§ **Requirement**
Print all entries word for word.

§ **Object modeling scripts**
════════════════════

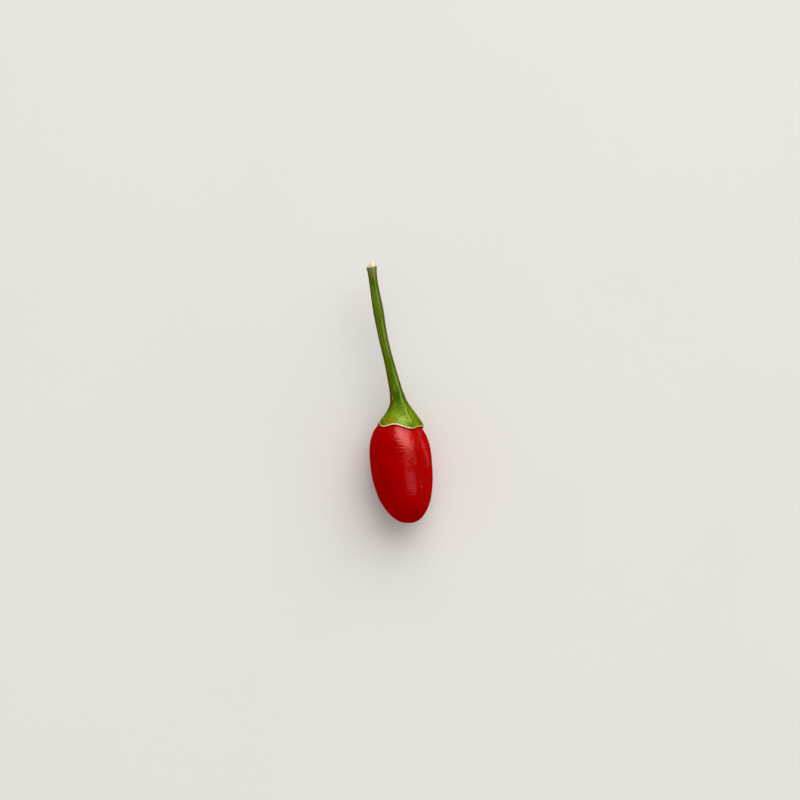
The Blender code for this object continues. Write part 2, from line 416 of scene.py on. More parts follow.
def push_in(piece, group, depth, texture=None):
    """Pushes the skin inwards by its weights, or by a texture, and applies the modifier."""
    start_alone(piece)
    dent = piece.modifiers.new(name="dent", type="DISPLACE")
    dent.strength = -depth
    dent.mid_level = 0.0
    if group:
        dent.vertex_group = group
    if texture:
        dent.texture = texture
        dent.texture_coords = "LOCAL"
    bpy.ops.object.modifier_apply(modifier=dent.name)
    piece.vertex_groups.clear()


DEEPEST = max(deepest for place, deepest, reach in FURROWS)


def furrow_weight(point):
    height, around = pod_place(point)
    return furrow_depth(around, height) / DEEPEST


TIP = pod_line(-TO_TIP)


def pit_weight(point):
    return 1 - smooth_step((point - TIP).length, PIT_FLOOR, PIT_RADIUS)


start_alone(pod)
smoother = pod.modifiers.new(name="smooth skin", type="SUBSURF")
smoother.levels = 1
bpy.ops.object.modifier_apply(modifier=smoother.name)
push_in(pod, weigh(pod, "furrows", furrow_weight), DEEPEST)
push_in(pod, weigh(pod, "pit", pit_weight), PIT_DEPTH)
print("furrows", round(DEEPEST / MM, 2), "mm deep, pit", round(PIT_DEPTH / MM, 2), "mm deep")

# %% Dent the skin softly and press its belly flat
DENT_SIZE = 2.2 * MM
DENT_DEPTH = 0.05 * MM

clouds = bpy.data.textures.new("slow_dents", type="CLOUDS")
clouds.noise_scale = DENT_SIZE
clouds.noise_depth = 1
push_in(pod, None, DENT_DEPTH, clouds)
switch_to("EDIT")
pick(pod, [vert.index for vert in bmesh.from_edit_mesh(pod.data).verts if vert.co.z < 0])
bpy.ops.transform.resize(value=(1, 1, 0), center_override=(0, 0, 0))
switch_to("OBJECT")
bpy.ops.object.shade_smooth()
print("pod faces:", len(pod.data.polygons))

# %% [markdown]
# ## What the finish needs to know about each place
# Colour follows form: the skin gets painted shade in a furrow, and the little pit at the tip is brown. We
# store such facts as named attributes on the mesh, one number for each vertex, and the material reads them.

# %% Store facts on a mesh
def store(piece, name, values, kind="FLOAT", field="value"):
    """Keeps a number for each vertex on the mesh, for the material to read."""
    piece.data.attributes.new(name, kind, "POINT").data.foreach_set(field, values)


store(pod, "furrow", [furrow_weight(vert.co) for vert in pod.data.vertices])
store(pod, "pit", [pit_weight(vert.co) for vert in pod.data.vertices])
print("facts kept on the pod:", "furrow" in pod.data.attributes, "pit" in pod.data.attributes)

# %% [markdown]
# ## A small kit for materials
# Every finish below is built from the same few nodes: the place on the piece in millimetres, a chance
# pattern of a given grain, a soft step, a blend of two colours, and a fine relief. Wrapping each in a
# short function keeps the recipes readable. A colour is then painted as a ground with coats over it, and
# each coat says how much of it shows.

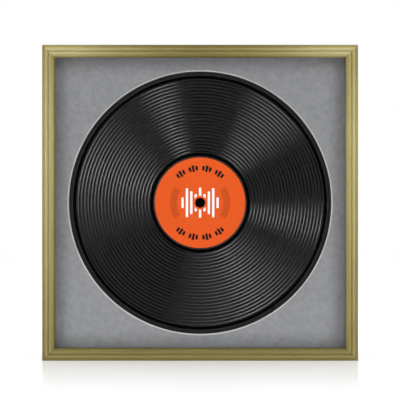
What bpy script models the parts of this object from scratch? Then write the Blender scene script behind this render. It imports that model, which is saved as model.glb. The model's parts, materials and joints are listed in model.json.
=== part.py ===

════════════════════

§ **Result of the exercise**
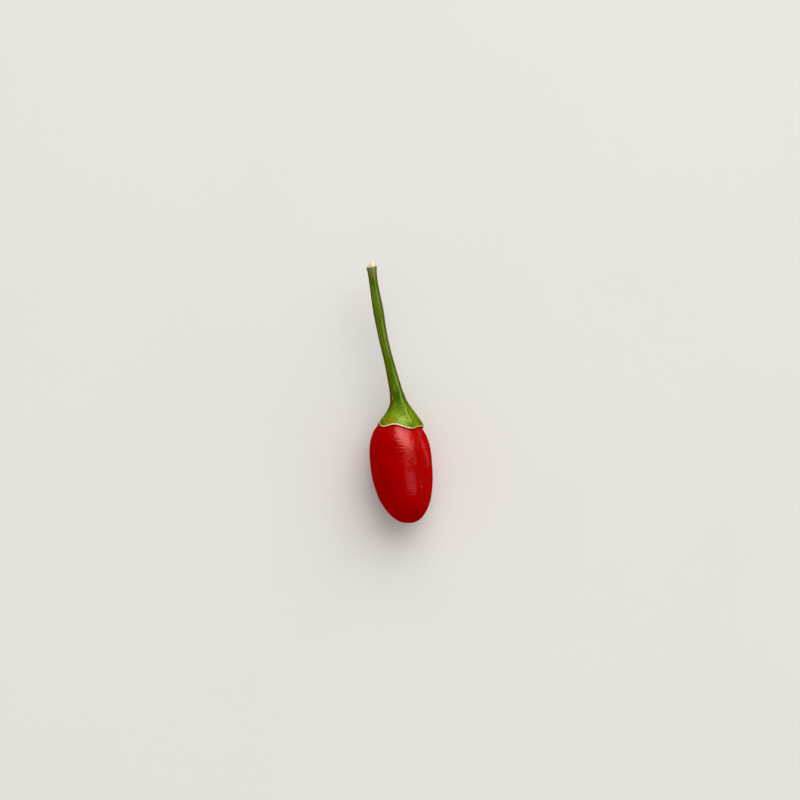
The Blender code for this object continues. Write part 2, from line 416 of scene.py on. More parts follow.
def push_in(piece, group, depth, texture=None):
    """Pushes the skin inwards by its weights, or by a texture, and applies the modifier."""
    start_alone(piece)
    dent = piece.modifiers.new(name="dent", type="DISPLACE")
    dent.strength = -depth
    dent.mid_level = 0.0
    if group:
        dent.vertex_group = group
    if texture:
        dent.texture = texture
        dent.texture_coords = "LOCAL"
    bpy.ops.object.modifier_apply(modifier=dent.name)
    piece.vertex_groups.clear()


DEEPEST = max(deepest for place, deepest, reach in FURROWS)


def furrow_weight(point):
    height, around = pod_place(point)
    return furrow_depth(around, height) / DEEPEST


TIP = pod_line(-TO_TIP)


def pit_weight(point):
    return 1 - smooth_step((point - TIP).length, PIT_FLOOR, PIT_RADIUS)


start_alone(pod)
smoother = pod.modifiers.new(name="smooth skin", type="SUBSURF")
smoother.levels = 1
bpy.ops.object.modifier_apply(modifier=smoother.name)
push_in(pod, weigh(pod, "furrows", furrow_weight), DEEPEST)
push_in(pod, weigh(pod, "pit", pit_weight), PIT_DEPTH)
print("furrows", round(DEEPEST / MM, 2), "mm deep, pit", round(PIT_DEPTH / MM, 2), "mm deep")

# %% Dent the skin softly and press its belly flat
DENT_SIZE = 2.2 * MM
DENT_DEPTH = 0.05 * MM

clouds = bpy.data.textures.new("slow_dents", type="CLOUDS")
clouds.noise_scale = DENT_SIZE
clouds.noise_depth = 1
push_in(pod, None, DENT_DEPTH, clouds)
switch_to("EDIT")
pick(pod, [vert.index for vert in bmesh.from_edit_mesh(pod.data).verts if vert.co.z < 0])
bpy.ops.transform.resize(value=(1, 1, 0), center_override=(0, 0, 0))
switch_to("OBJECT")
bpy.ops.object.shade_smooth()
print("pod faces:", len(pod.data.polygons))

# %% [markdown]
# ## What the finish needs to know about each place
# Colour follows form: the skin gets painted shade in a furrow, and the little pit at the tip is brown. We
# store such facts as named attributes on the mesh, one number for each vertex, and the material reads them.

# %% Store facts on a mesh
def store(piece, name, values, kind="FLOAT", field="value"):
    """Keeps a number for each vertex on the mesh, for the material to read."""
    piece.data.attributes.new(name, kind, "POINT").data.foreach_set(field, values)


store(pod, "furrow", [furrow_weight(vert.co) for vert in pod.data.vertices])
store(pod, "pit", [pit_weight(vert.co) for vert in pod.data.vertices])
print("facts kept on the pod:", "furrow" in pod.data.attributes, "pit" in pod.data.attributes)

# %% [markdown]
# ## A small kit for materials
# Every finish below is built from the same few nodes: the place on the piece in millimetres, a chance
# pattern of a given grain, a soft step, a blend of two colours, and a fine relief. Wrapping each in a
# short function keeps the recipes readable. A colour is then painted as a ground with coats over it, and
# each coat says how much of it shows.

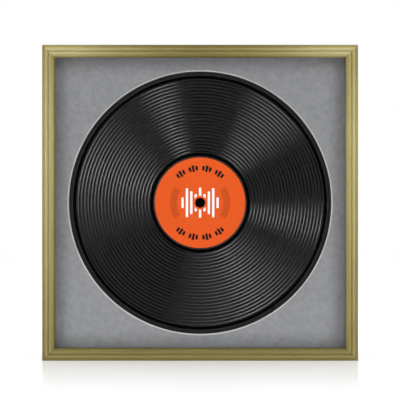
What bpy script models the parts of this object from scratch? Then write the Blender scene script behind this render. It imports that model, which is saved as model.glb. The model's parts, materials and joints are listed in model.json.
=== part.py ===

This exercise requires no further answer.